At the Feb. 26 workshop, Singer said large businesses, community associations and property owners “complain about the process,” adding that some say they should be able to paint a building any color they want.

The council directed staff in November to propose changes to the CAB’s duties and the approval process to improve efficiency.

But CAB members said they were not told that this would be discussed at that meeting and their input was not sought. They learned the scope of what the council and staff had in mind only when the subject appeared on the February meeting agenda. A memo City Manager George Brown sent to the council said that staff proposed reducing the appearance board’s role in approving paint colors by allowing staff to make more color decisions.
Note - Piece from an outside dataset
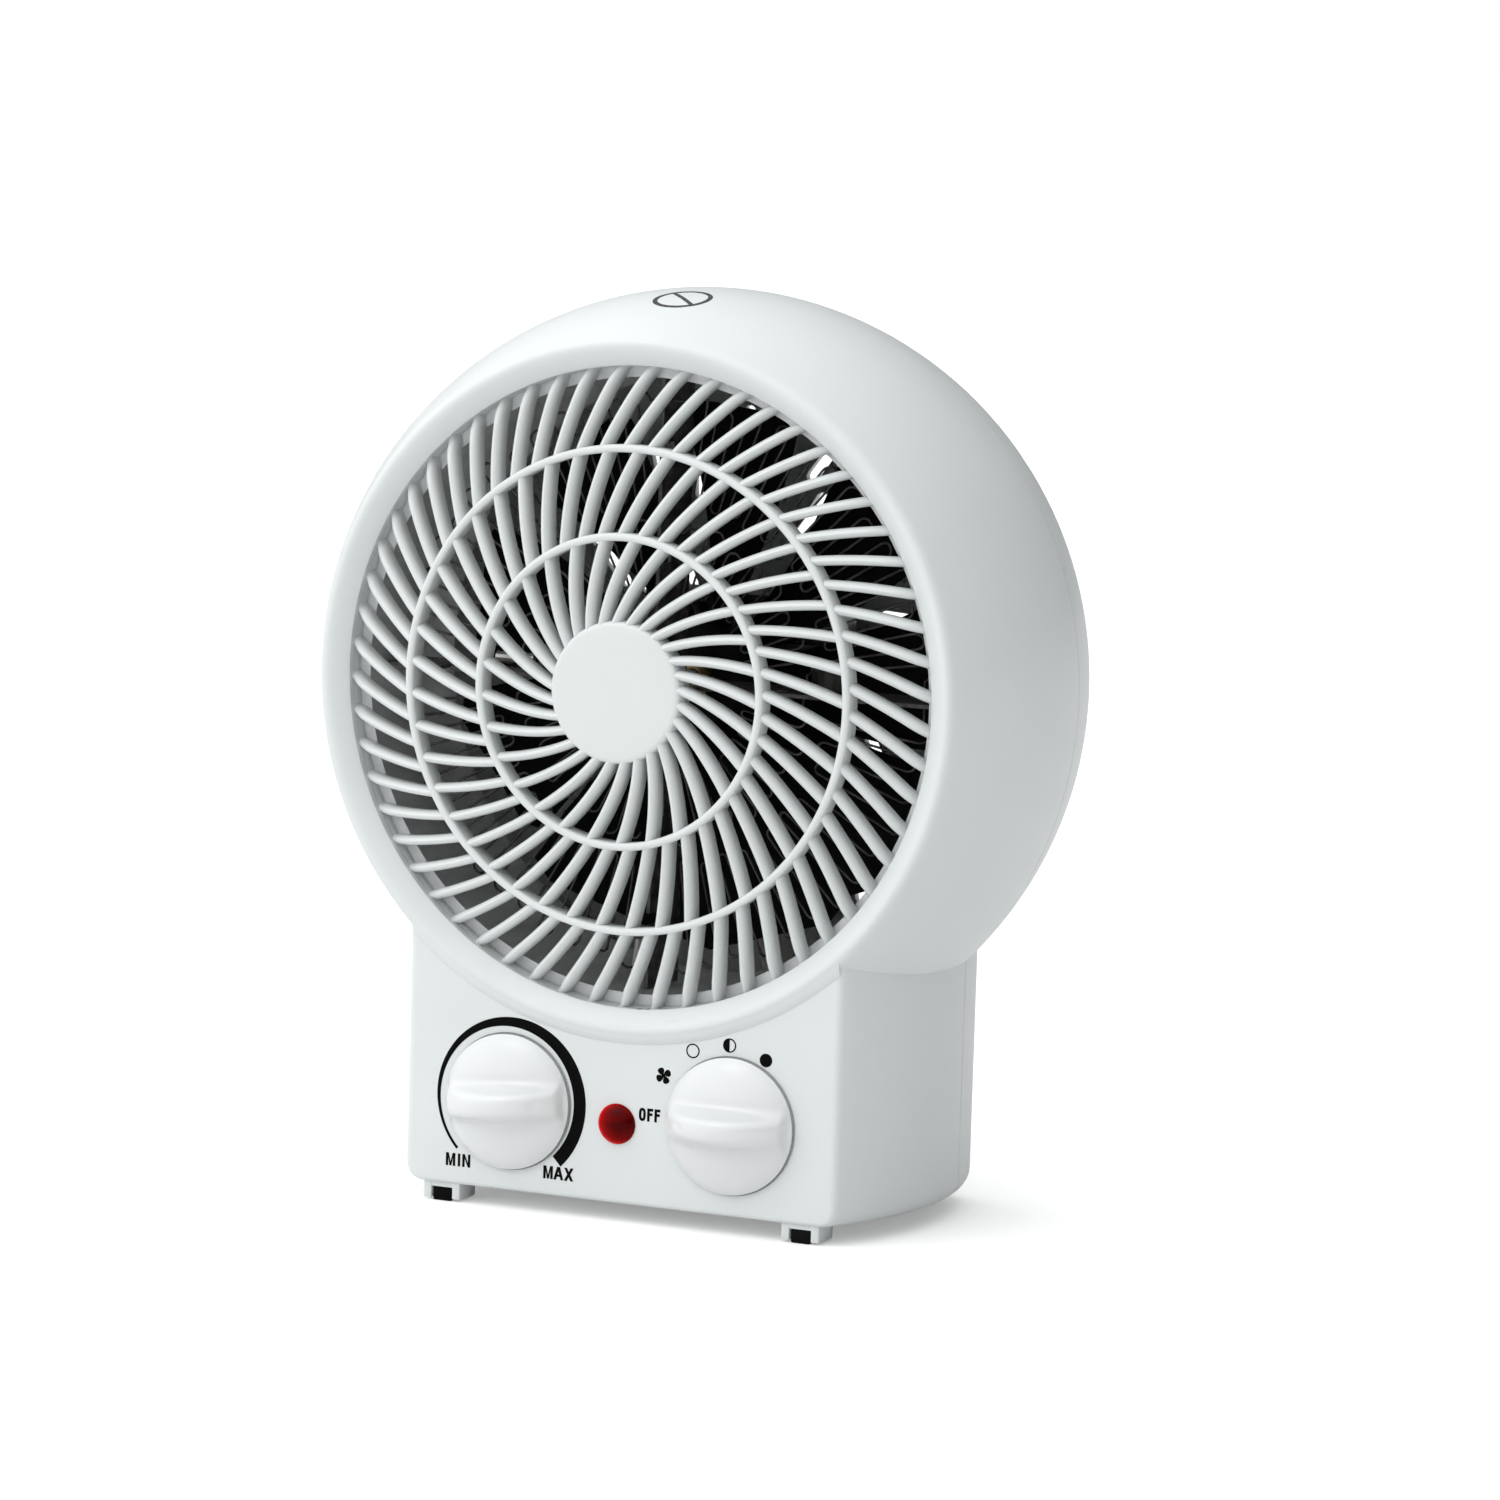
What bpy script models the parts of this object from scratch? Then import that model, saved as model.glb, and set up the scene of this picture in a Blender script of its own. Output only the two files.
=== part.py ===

Staff wanted the council at a later date to consider eliminating CAB landscaping and architecture design reviews, thus stripping away two of the CAB’s other major responsibilities.

The board would continue to review building signs, although it has done less of that since a master sign code was approved several years ago.

Yet the CAB would become an appeals board for developers or architects who want to challenge staff decisions.

CAB Chair Tiery Boykin, an architect, and John Kronawitter, a contractor and architect, resigned their board positions days before the February meeting.

In their resignation letters, both said that the appearance board had not been notified about the proposed changes in advance and were not invited to participate in the process.

Boykin urged the council at its Feb. 26 meeting to reconsider what appeared to be the elimination of the board.

“If you look at the beauty of Boca Raton, you’ll see what this board has been doing,” he said.

Council members denied they were doing away with the CAB. They thanked Boykin for his service. None asked him to return to the CAB.

“I do disagree with the direction the city is going in,” Boykin said in an interview. “I think it is an effort to be too friendly to developers. It takes away from the check-and-balance system our city really should have.”

The council, he said, was reacting to secondhand rumors rather than facts. He noted that developers and architects can appeal a CAB decision to the council, but he is unaware that anyone has done so.

When Boykin watched a video of the November meeting, he was astonished to hear Schaad say that if city staff took over evaluation of building aesthetics, it would be necessary to hire an architect. At the time, four architects were CAB members working at no cost.

“I hope the city will realize it will be difficult to replace the CAB,” he said. “No one wants their building critiqued, but there is a lot of times a better solution” resulting from the process.

When Kronawitter, president of HDAI Construction, saw Brown’s memo, “I felt like we were under-appreciated, we really weren’t necessary,” he said in an interview. “They could hire someone to do this rather than get all the free help of the architects on the board.

“I thought, what was the point of being on the board. You are not going to be effective,” he said.

The CAB, Kronawitter said, “provided a good service to the city. We had qualified people reviewing these things.”

Boykin said at the end of the February meeting that “misinformation got out of hand and everyone on the CAB felt they were sandbagged.” He suggested that staff meet with the CAB to “talk this out.” Singer agreed.

At that March 19 meeting, the remaining CAB members voiced their concerns to Erin Sita, the city’s deputy director of development services.

Michael Goodwin, the owner of Crazy Uncle Mike’s restaurant and brewery, who was promoted to CAB chair at the meeting, said he was unaware of any architects or landscape architects who work for the city.

“This is taking away aesthetic reviews and giving it to (staff) people who are not qualified to do aesthetic reviews,” he said. “You are asking CAB to become an appeals board for bad-looking projects. Honestly, I don’t think this board is interested in any of that.”

Sita denied that the city wanted to do away with the CAB, but said that she understood the board’s frustration. “It feels like criticism of the job you have been doing. You are not feeling valued,” she said.

While the city does not have architects on staff, it does have people with degrees in architecture “who have expertise,” she said.

“I hope you see this as an opportunity for continued discussion, and we are not cutting you out but are reinserting you in a different place,” Sita said.

The city’s plans are not final, Sita said, and she promised more conversations with CAB members.

And yet, “this change is going to happen,” she said.